> **WHAT THE EXERCISE ASKS**
Count the lines containing "degrees" in the entries underneath, and state that count without anything else.

> **DATA PROVIDED**
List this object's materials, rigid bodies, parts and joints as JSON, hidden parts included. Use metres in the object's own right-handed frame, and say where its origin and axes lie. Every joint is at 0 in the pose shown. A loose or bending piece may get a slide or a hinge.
* * *
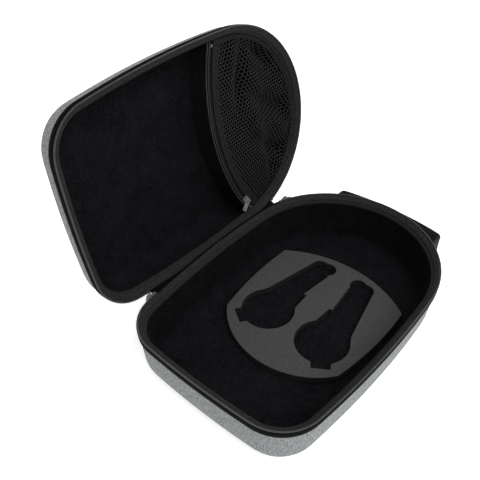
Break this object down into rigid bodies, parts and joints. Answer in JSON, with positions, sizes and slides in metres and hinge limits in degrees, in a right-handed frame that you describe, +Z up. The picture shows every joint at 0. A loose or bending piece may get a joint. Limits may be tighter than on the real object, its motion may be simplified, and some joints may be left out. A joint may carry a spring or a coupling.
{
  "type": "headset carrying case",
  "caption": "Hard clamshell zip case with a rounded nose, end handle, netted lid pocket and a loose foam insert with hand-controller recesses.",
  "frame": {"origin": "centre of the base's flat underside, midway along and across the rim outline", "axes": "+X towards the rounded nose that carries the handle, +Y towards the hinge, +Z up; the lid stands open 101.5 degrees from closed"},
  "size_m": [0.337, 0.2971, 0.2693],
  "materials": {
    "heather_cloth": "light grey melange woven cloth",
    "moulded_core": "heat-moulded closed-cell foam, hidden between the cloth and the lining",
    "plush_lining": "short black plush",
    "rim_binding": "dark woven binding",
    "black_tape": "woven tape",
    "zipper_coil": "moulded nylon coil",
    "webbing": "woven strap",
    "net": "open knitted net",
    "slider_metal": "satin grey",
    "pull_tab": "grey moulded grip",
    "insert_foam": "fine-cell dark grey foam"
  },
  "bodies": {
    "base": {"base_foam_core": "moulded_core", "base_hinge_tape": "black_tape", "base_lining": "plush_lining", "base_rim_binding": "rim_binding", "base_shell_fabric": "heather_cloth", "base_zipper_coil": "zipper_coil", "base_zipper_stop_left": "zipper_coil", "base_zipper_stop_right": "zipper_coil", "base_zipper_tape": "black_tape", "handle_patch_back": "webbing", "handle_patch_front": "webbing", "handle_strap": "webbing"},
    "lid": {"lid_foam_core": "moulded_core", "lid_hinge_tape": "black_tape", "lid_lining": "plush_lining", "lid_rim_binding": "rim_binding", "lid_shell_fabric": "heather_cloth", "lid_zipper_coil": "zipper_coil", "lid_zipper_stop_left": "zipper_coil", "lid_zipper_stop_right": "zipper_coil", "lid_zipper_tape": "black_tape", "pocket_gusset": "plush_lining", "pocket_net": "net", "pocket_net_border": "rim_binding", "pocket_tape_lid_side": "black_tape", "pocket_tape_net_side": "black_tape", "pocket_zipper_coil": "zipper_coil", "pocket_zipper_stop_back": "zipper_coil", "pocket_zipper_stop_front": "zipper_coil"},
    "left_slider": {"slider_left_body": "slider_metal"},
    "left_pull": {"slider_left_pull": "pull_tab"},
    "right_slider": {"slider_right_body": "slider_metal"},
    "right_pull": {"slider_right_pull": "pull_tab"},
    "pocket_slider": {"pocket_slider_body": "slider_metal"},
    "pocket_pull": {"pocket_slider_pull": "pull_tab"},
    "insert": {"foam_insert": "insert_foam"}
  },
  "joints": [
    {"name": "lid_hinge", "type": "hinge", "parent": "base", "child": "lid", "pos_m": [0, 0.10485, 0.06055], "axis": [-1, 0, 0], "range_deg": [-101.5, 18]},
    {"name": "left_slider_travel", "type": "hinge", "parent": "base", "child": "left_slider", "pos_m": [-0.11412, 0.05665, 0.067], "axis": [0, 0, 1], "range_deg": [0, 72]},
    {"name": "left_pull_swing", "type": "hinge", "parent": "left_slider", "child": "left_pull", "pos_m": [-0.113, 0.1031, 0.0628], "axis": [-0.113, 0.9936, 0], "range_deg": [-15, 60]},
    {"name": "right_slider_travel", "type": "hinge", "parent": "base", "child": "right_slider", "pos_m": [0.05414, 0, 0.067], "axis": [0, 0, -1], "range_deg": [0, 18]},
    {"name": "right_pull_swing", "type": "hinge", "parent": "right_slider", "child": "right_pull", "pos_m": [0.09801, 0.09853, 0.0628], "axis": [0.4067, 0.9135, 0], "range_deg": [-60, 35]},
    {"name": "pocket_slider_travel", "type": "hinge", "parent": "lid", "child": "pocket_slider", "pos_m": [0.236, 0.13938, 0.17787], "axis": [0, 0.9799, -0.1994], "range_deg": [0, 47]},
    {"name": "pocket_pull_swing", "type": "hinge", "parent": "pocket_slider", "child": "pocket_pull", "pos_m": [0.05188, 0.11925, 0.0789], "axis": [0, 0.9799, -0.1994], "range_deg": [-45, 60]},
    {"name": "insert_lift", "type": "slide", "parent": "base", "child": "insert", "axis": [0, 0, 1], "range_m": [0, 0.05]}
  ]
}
...
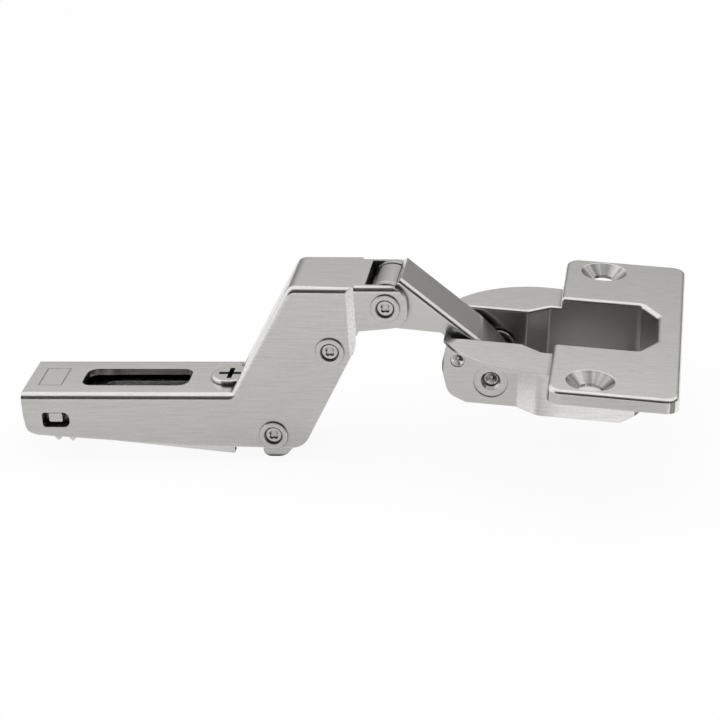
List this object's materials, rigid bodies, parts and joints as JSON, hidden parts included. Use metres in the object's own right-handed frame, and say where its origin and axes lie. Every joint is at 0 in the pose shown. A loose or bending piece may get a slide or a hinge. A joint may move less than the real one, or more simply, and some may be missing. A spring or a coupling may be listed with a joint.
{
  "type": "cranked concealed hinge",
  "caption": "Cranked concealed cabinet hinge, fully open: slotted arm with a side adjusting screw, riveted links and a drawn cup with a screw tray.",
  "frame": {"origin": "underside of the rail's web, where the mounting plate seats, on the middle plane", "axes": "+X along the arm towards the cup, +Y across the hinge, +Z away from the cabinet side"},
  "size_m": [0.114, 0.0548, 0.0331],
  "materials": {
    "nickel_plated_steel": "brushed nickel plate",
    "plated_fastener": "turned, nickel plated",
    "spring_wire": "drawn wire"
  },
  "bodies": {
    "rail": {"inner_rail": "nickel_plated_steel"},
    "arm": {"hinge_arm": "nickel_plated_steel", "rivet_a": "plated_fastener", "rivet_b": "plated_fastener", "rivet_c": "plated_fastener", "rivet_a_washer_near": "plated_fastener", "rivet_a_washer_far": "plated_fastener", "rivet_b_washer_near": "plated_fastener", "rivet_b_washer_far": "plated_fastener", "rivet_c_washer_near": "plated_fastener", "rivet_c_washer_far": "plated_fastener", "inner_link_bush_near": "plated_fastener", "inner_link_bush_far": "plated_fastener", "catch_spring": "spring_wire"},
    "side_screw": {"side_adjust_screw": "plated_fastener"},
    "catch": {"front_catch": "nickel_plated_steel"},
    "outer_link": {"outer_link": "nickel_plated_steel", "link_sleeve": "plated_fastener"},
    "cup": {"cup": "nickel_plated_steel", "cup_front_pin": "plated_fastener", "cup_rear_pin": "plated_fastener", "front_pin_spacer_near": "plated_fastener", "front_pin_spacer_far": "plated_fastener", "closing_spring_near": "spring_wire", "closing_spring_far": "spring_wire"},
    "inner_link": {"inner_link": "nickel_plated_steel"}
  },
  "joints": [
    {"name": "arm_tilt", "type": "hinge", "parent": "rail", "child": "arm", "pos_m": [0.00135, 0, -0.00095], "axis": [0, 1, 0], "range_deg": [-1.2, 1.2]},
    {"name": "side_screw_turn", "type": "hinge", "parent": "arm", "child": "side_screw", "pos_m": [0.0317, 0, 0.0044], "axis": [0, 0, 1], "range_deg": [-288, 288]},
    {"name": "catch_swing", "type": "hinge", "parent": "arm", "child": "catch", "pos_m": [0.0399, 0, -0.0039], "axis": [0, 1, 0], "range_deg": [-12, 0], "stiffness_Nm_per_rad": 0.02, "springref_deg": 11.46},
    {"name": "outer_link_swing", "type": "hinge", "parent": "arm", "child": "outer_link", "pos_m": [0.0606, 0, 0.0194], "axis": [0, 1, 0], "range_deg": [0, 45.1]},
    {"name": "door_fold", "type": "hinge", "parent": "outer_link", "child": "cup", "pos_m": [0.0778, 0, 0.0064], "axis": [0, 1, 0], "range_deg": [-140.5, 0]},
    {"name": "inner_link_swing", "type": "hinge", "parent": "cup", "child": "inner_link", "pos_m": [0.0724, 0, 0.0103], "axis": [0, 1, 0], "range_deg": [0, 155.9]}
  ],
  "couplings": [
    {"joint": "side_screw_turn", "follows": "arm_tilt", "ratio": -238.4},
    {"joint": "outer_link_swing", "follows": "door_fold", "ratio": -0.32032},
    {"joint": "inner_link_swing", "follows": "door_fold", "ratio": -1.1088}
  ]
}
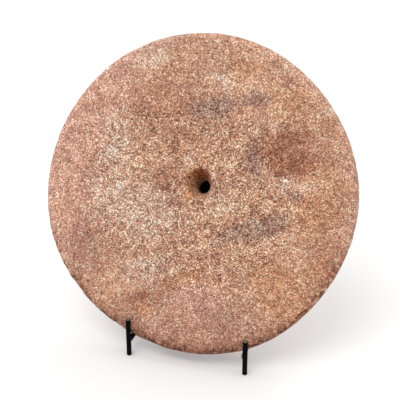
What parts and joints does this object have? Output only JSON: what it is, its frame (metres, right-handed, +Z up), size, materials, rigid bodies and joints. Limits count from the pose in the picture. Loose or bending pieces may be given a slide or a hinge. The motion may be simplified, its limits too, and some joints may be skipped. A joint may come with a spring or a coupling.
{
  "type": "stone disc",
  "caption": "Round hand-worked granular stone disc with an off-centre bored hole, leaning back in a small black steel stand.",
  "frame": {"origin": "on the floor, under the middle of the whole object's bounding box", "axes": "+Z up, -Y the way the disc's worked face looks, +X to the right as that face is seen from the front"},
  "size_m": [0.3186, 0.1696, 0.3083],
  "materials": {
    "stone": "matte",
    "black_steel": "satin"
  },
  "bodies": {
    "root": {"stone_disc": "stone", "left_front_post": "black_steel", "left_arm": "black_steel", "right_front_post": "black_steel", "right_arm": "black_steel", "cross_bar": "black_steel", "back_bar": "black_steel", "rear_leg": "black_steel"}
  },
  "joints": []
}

> **SOLUTION**
2